Self-supervised Pretraining and Finetuning for Monocular Depth and Visual Odometry
Boris Chidlovskii, Leonid Antsfeld
TL;DR
This work tackles monocular depth and visual odometry estimation under minimal supervision by combining CroCo cross-view pretraining with self-supervised finetuning on unlabeled videos. A shared ViT-based CroCo-DVO architecture learns 3D geometry during pretraining, then jointly predicts dense depth maps and 6-DoF camera poses from frame pairs, guided by geometric and photometric losses, including a self-discovered mask for dynamics. The approach is enhanced with Dense Prediction Transformer (DPT) layers and transfer adapters (AdaptFormer), which yield improved depth accuracy on multiple benchmarks. Across six diverse datasets, the method achieves state-of-the-art depth results and competitive VO performance, demonstrating robustness to indoor/outdoor, static/dynamic, and real/synthetic settings.
Abstract
For the task of simultaneous monocular depth and visual odometry estimation, we propose learning self-supervised transformer-based models in two steps.
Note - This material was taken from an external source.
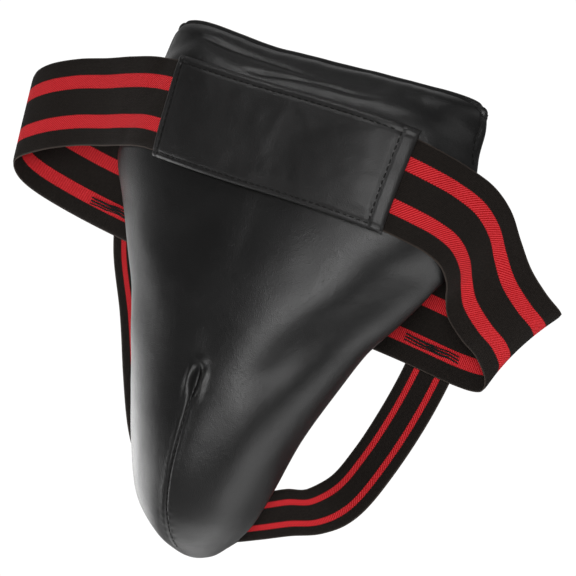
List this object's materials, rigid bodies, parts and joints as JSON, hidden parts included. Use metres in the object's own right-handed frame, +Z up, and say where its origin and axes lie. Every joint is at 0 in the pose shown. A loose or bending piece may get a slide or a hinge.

Our first step consists in a generic pretraining to learn 3D geometry, using cross-view completion objective (CroCo), followed by self-supervised finetuning on non-annotated videos. We show that our self-supervised models can reach state-of-the-art performance 'without bells and whistles' using standard components such as visual transformers, dense prediction transformers and adapters. We demonstrate the effectiveness of our proposed method by running evaluations on six benchmark datasets, both static and dynamic, indoor and outdoor, with synthetic and real images. For all datasets, our method outperforms state-of-the-art methods, in particular for depth prediction task.